EXERCISE: Produce word for word the lines of the data below running from the one that has "piece.data.transform(tilt)" to the one that has "imported = [obj", inclusive, and no others.

Data entries
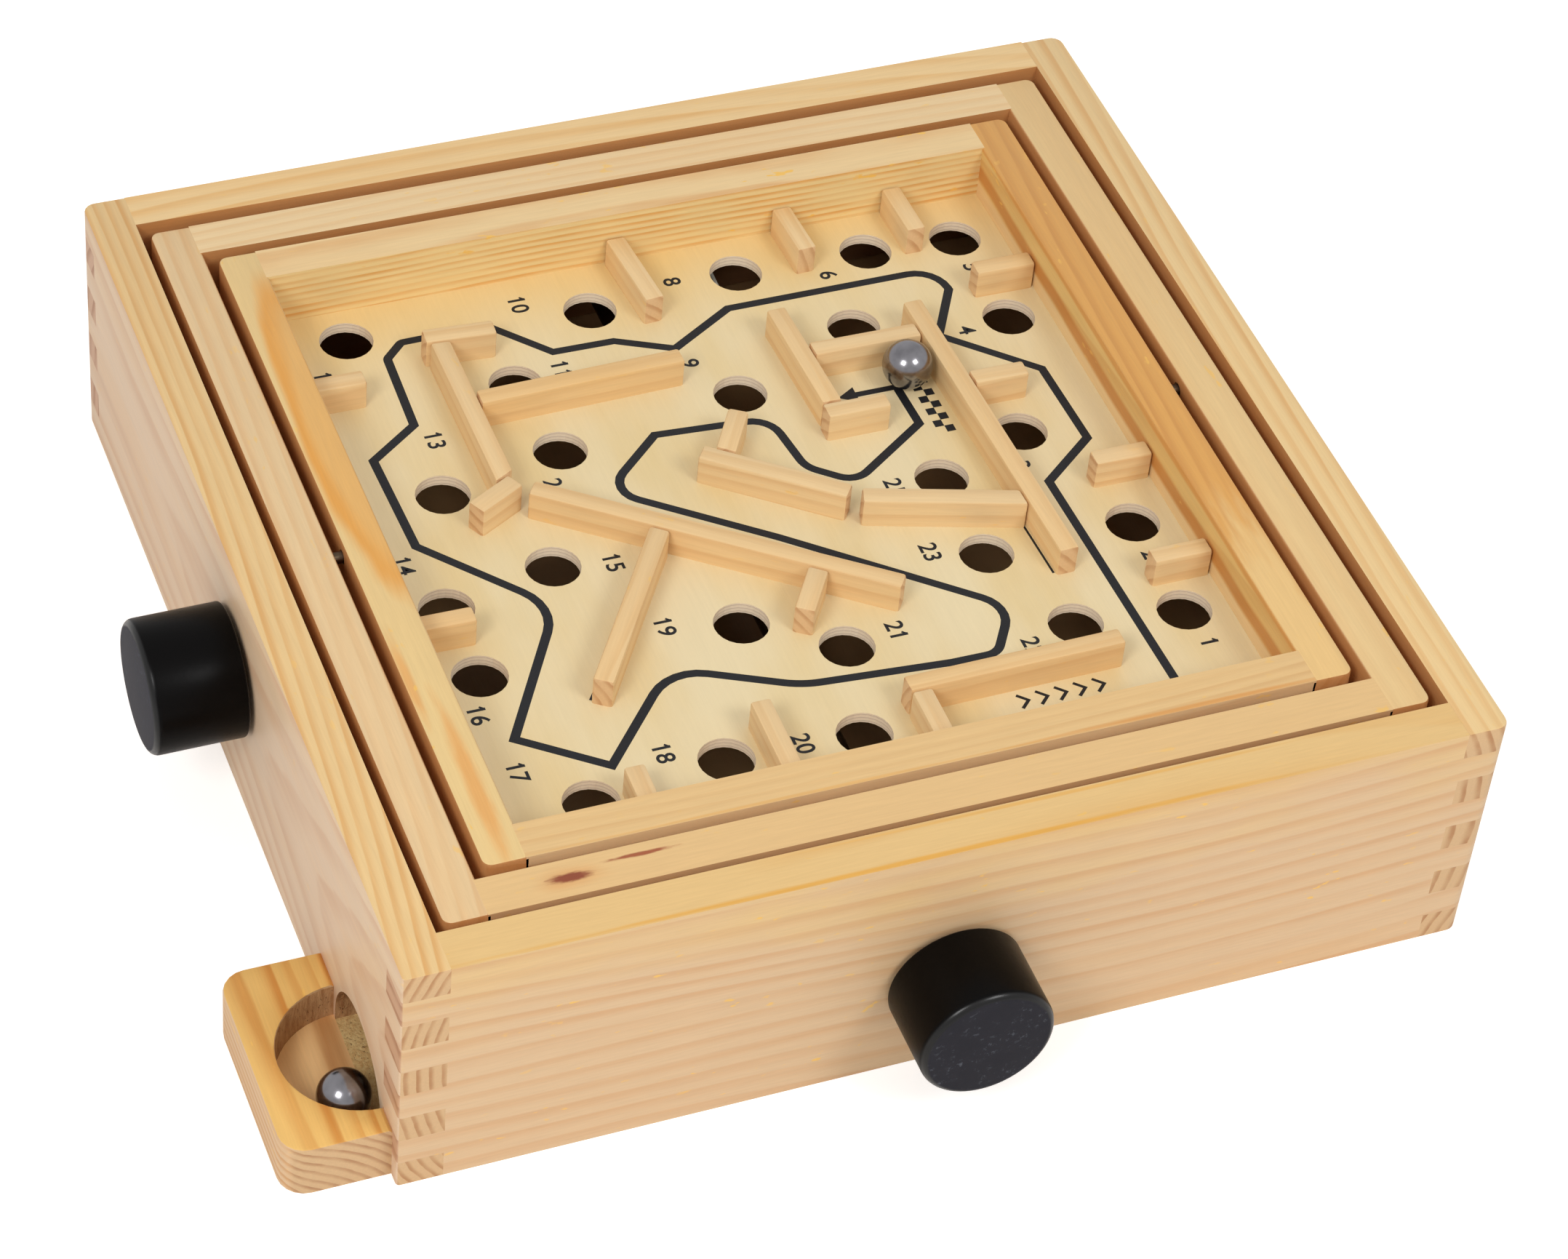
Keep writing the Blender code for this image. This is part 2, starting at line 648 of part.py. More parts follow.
def frame_rail(name, side, across, cutters):
    rail(name, side, HALF_FRAME, FRAME_RAIL, FRAME_BOTTOM, across, cutters, tilt_frame)


def tray_rail(name, side, across, cutters):
    rail(name, side, HALF_TRAY, TRAY_RAIL, BOARD_TOP + SEAT_GAP, across, cutters, tray)


def eye_bore(eye, under):
    """The hole for a screw eye's screw."""
    return bore_for(*eye_screw(eye, under), EYE_WIRE / 2, EYE_STEPS)


frame_rail("frame_rail_front", -1, True, [bore_for(*FRONT_PIN, PIN_RADIUS)])
frame_rail("frame_rail_back", 1, True, [bore_for(*BACK_PIN, PIN_RADIUS)])
frame_rail(
    "frame_rail_left", -1, False,
    [bore_for(*LEFT_PIN, PIN_RADIUS), eye_bore(LEFT_EYE, FRAME_BOTTOM)])
frame_rail(
    "frame_rail_right", 1, False,
    [bore_for(*RIGHT_PIN, PIN_RADIUS), eye_bore(RIGHT_EYE, FRAME_BOTTOM)])
tray_rail("tray_rail_front", -1, True, [eye_bore(FRONT_EYE, BOARD_BOTTOM)])
tray_rail("tray_rail_back", 1, True, [eye_bore(BACK_EYE, BOARD_BOTTOM)])
tray_rail("tray_rail_left", -1, False, [bore_for(*LEFT_PIN, PIN_RADIUS)])
tray_rail("tray_rail_right", 1, False, [bore_for(*RIGHT_PIN, PIN_RADIUS)])

# %% The board and its holes

board_shape = block(2 * HALF_TRAY, 2 * HALF_TRAY, BOARD_THICKNESS)
round_uprights(board_shape, RAIL_CORNER_RADIUS, lambda place: True)
maze_board = piece_from("maze_board", board_shape, (0, 0, (BOARD_TOP + BOARD_BOTTOM) / 2))

drills = bmesh.new()
for share_x, share_y in HOLE_SHARES:
    hole_place = Matrix.Translation((share_x * HALF_PLAY, share_y * HALF_PLAY, 0))
    bmesh.ops.create_cone(
        drills, cap_ends=True, cap_tris=False, segments=HOLE_STEPS, radius1=HOLE_DIAMETER / 2,
        radius2=HOLE_DIAMETER / 2, depth=BOARD_THICKNESS + 2 * OVERRUN, matrix=hole_place)
cut(maze_board, piece_from("drills", drills, maze_board.location))
cut(maze_board, eye_bore(FRONT_EYE, BOARD_BOTTOM))
cut(maze_board, eye_bore(BACK_EYE, BOARD_BOTTOM))
carry(tray, maze_board, "plywood")

# %% The maze walls, glued on the board


def trim(bm, point, outward):
    """Cut a shape off flat at a point, taking away the side that outward points to."""
    halves = bmesh.ops.bisect_plane(
        bm, geom=bm.verts[:] + bm.edges[:] + bm.faces[:], plane_co=point, plane_no=outward,
        clear_outer=True)
    rim = [item for item in halves["geom_cut"] if isinstance(item, bmesh.types.BMEdge)]
    if rim:
        bmesh.ops.edgeloop_fill(bm, edges=rim)


def wall_line(number):
    """A wall's start and end on the board, in metres. Walls are numbered from 1."""
    start, end, stops = MAZE_WALL_SHARES[number - 1]
    return Vector(start) * HALF_PLAY, Vector(end) * HALF_PLAY


def maze_wall(number):
    """One wall, trimmed to the rails and to the walls that it stops against."""
    start, end = wall_line(number)
    middle = (start + end) / 2
    bm = block((end - start).length, MAZE_WALL_WIDTH, MAZE_WALL_HEIGHT - SEAT_GAP)
    turn = Matrix.Rotation(math.atan2(end.y - start.y, end.x - start.x), 4, "Z")
    bmesh.ops.transform(bm, matrix=turn, verts=bm.verts)

    for way in (Vector((1, 0)), Vector((-1, 0)), Vector((0, 1)), Vector((0, -1))):
        limit = way * (HALF_PLAY - SEAT_GAP) - middle
        trim(bm, limit.to_3d(), way.to_3d())
    for stop in MAZE_WALL_SHARES[number - 1][2]:
        stop_start, stop_end = wall_line(stop)
        side = (stop_end - stop_start).orthogonal().normalized()
        if side.dot(middle - stop_start) < 0:
            side = -side
        face = stop_start + side * (MAZE_WALL_WIDTH / 2 + SEAT_GAP) - middle
        trim(bm, face.to_3d(), -side.to_3d())

    bottom = min(vert.co.z for vert in bm.verts)
    foot = bottom + MAZE_WALL_ROUNDING / 10
    edges = [edge for edge in bm.edges if max(vert.co.z for vert in edge.verts) > foot]
    round_edges(bm, edges, MAZE_WALL_ROUNDING, EDGE_STEPS)
    height = BOARD_TOP + (MAZE_WALL_HEIGHT + SEAT_GAP) / 2
    wall = piece_from(f"maze_wall_{number:02d}", bm, (*middle, height))
    carry(tray, wall, "pale_pine")


for number in range(1, len(MAZE_WALL_SHARES) + 1):
    maze_wall(number)

# %% The knobs, pushed on the rods


def knob(name, length, end, tilt, carrier):
    """A knob with a blind bore, turned about the vertical and then tilted to face outward."""
    radius = KNOB_DIAMETER / 2
    bore = ROD_RADIUS + SEAT_GAP
    face_corner = [
        (radius - KNOB_ROUNDING + KNOB_ROUNDING * math.sin(turn),
         length - KNOB_ROUNDING + KNOB_ROUNDING * math.cos(turn))
        for turn in (math.pi / 2 * step / CORNER_STEPS for step in range(CORNER_STEPS + 1))]
    back_corner = [(radius, EDGE_ROUNDING), (radius - EDGE_ROUNDING, 0)]
    inside = [(bore, 0), (bore, KNOB_BORE_DEPTH + SEAT_GAP), (0, KNOB_BORE_DEPTH + SEAT_GAP)]
    piece = turned(name, [(0, length)] + face_corner + back_corner + inside, KNOB_STEPS)
    piece.data.transform(tilt)
    piece.location = end
    carry(carrier, piece, "black_plastic")


knob(
    "frame_knob", FRAME_KNOB_LENGTH, (FRAME_ROD_OFFSET, -HALF_BOX - KNOB_GAP, FRAME_ROD_HEIGHT),
    Matrix.Rotation(math.pi / 2, 4, "X"), frame_turner)
knob(
    "tray_knob", TRAY_KNOB_LENGTH, (-HALF_BOX - KNOB_GAP, TRAY_ROD_OFFSET, TRAY_ROD_HEIGHT),
    Matrix.Rotation(-math.pi / 2, 4, "Y"), tray_turner)

# %% The balls: one on the board and one in the catch block


def ball(name, spot, carrier):
    bm = bmesh.new()
    bmesh.ops.create_uvsphere(
        bm, u_segments=BALL_STEPS, v_segments=BALL_STEPS // 2, radius=BALL_RADIUS)
    carry(carrier, smooth(piece_from(name, bm, spot)), "steel")


ball(
    "maze_ball",
    (BALL_SHARES[0] * HALF_PLAY, BALL_SHARES[1] * HALF_PLAY, BOARD_TOP + SEAT_GAP + BALL_RADIUS),
    tray)
ball(
    "catch_ball",
    (-HALF_BOX + CAUGHT_BALL_SHARES[0] * POCKET_RADIUS,
     POCKET_Y + CAUGHT_BALL_SHARES[1] * POCKET_RADIUS, CATCH_FLOOR + SEAT_GAP + BALL_RADIUS),
    box)

bpy.context.view_layer.update()
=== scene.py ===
# %% [markdown]
# # A wooden ball maze
# A steel ball runs on a board with holes, inside a pine box. Two knobs tilt the board. The packed
# model already holds every piece at its real size, so this script gives the pieces their finish and
# models what a workshop drawing leaves out: print, cord, and the last bit of roundness.

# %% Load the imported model
import json
import math
import random

import bpy
from mathutils import Matrix, Vector

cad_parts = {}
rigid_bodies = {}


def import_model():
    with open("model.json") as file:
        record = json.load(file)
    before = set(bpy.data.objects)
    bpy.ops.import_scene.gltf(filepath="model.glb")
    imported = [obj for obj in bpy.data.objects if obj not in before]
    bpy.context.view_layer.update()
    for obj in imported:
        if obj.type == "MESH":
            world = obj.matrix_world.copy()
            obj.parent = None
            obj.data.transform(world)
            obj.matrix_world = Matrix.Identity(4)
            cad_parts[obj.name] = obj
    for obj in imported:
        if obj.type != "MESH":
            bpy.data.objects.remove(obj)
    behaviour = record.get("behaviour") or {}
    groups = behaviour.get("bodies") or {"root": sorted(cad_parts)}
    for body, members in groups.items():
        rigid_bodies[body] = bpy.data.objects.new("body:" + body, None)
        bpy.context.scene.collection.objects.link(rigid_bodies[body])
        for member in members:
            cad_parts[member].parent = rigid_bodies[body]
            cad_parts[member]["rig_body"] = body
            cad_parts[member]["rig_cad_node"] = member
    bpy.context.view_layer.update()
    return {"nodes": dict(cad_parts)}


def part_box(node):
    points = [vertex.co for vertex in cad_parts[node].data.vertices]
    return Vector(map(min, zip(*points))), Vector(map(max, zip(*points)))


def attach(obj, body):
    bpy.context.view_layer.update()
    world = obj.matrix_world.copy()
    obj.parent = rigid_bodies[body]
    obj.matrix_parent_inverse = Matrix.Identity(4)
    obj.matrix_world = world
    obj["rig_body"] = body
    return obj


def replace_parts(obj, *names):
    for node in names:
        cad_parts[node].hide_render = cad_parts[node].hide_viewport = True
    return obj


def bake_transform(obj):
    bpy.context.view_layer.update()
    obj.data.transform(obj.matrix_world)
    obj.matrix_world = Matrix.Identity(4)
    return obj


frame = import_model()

nodes = frame["nodes"]

# %% [markdown]
# ## Camera
# The picture is taken from the front left, 45 degrees up, with a long lens, so that the box looks
# almost like a drawing of itself. Place, turn and lens come from fitting the box's edges in a photo.

# %% Set the camera
CAMERA_PLACE = (-0.27370, -0.61172, 0.68178)
CAMERA_TURN = (45.288, -4.468, -20.745)
LENS = 107.27

bpy.ops.object.camera_add(
    location=CAMERA_PLACE, rotation=[math.radians(angle) for angle in CAMERA_TURN])
camera = bpy.context.object
camera.name = "camera"
camera.data.lens = LENS
camera.data.sensor_width = 36
bpy.context.scene.camera = camera
print(f"the camera stands {Vector(CAMERA_PLACE).length:.2f} m from the box")

# %% [markdown]
# ## Floor and light
# A product photo has a white sweep under the object and two soft lamps near the camera. The floor
# takes the shadow. To the camera it also glows a little, which lifts it to white without adding
# light to the object. The world does the same, and metal sees that white too.

# %% Light the room
WORLD_LEVEL = 0.62

bpy.context.scene.view_settings.view_transform = "Standard"
world = bpy.data.worlds.new("studio")
bpy.context.scene.world = world
world.use_nodes = True
sky = world.node_tree
join = sky.links.new
ambient = sky.nodes["Background"]
ambient.inputs["Color"].default_value = (1, 0.985, 0.96, 1)
ambient.inputs["Strength"].default_value = WORLD_LEVEL
white = sky.nodes.new("ShaderNodeBackground")
rays = sky.nodes.new("ShaderNodeLightPath")
seen = sky.nodes.new("ShaderNodeMath")
seen_through = sky.nodes.new("ShaderNodeMath")
seen_through.use_clamp = True
choice = sky.nodes.new("ShaderNodeMixShader")
join(rays.outputs["Is Camera Ray"], seen.inputs[0])
join(rays.outputs["Is Glossy Ray"], seen.inputs[1])
join(seen.outputs[0], seen_through.inputs[0])
join(rays.outputs["Is Transmission Ray"], seen_through.inputs[1])
join(seen_through.outputs[0], choice.inputs[0])
join(ambient.outputs[0], choice.inputs[1])
join(white.outputs[0], choice.inputs[2])
join(choice.outputs[0], sky.nodes["World Output"].inputs[0])

# %% Hang the lamps and lay the floor


def softbox(name, place, size, power):
    """A square lamp that faces the middle of the box."""
    bpy.ops.object.light_add(type="AREA", location=place)
    lamp = bpy.context.object
    lamp.name = name
    lamp.data.size = size
    lamp.data.energy = power
    lamp.rotation_euler = (-Vector(place)).to_track_quat("-Z", "Y").to_euler()


LAMP_SIZE = 0.5
softbox("left_lamp", (-0.95, -0.75, 1.15), LAMP_SIZE, 9)
softbox("right_lamp", (0.55, -1.05, 1.25), LAMP_SIZE, 7)

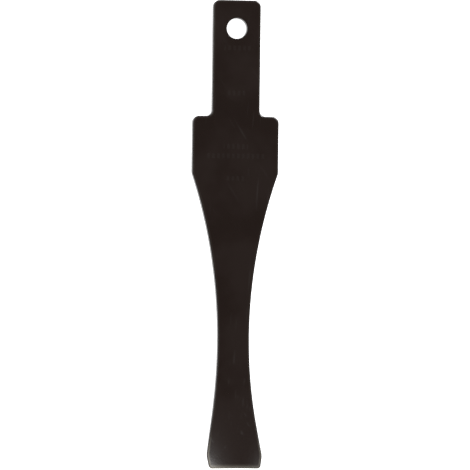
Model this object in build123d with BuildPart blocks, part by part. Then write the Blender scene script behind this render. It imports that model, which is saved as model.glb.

EXERCISE OUTPUT:
    piece.data.transform(tilt)
    piece.location = end
    carry(carrier, piece, "black_plastic")


knob(
    "frame_knob", FRAME_KNOB_LENGTH, (FRAME_ROD_OFFSET, -HALF_BOX - KNOB_GAP, FRAME_ROD_HEIGHT),
    Matrix.Rotation(math.pi / 2, 4, "X"), frame_turner)
knob(
    "tray_knob", TRAY_KNOB_LENGTH, (-HALF_BOX - KNOB_GAP, TRAY_ROD_OFFSET, TRAY_ROD_HEIGHT),
    Matrix.Rotation(-math.pi / 2, 4, "Y"), tray_turner)

# %% The balls: one on the board and one in the catch block


def ball(name, spot, carrier):
    bm = bmesh.new()
    bmesh.ops.create_uvsphere(
        bm, u_segments=BALL_STEPS, v_segments=BALL_STEPS // 2, radius=BALL_RADIUS)
    carry(carrier, smooth(piece_from(name, bm, spot)), "steel")


ball(
    "maze_ball",
    (BALL_SHARES[0] * HALF_PLAY, BALL_SHARES[1] * HALF_PLAY, BOARD_TOP + SEAT_GAP + BALL_RADIUS),
    tray)
ball(
    "catch_ball",
    (-HALF_BOX + CAUGHT_BALL_SHARES[0] * POCKET_RADIUS,
     POCKET_Y + CAUGHT_BALL_SHARES[1] * POCKET_RADIUS, CATCH_FLOOR + SEAT_GAP + BALL_RADIUS),
    box)

bpy.context.view_layer.update()
=== scene.py ===
# %% [markdown]
# # A wooden ball maze
# A steel ball runs on a board with holes, inside a pine box. Two knobs tilt the board. The packed
# model already holds every piece at its real size, so this script gives the pieces their finish and
# models what a workshop drawing leaves out: print, cord, and the last bit of roundness.

# %% Load the imported model
import json
import math
import random

import bpy
from mathutils import Matrix, Vector

cad_parts = {}
rigid_bodies = {}


def import_model():
    with open("model.json") as file:
        record = json.load(file)
    before = set(bpy.data.objects)
    bpy.ops.import_scene.gltf(filepath="model.glb")
    imported = [obj for obj in bpy.data.objects if obj not in before]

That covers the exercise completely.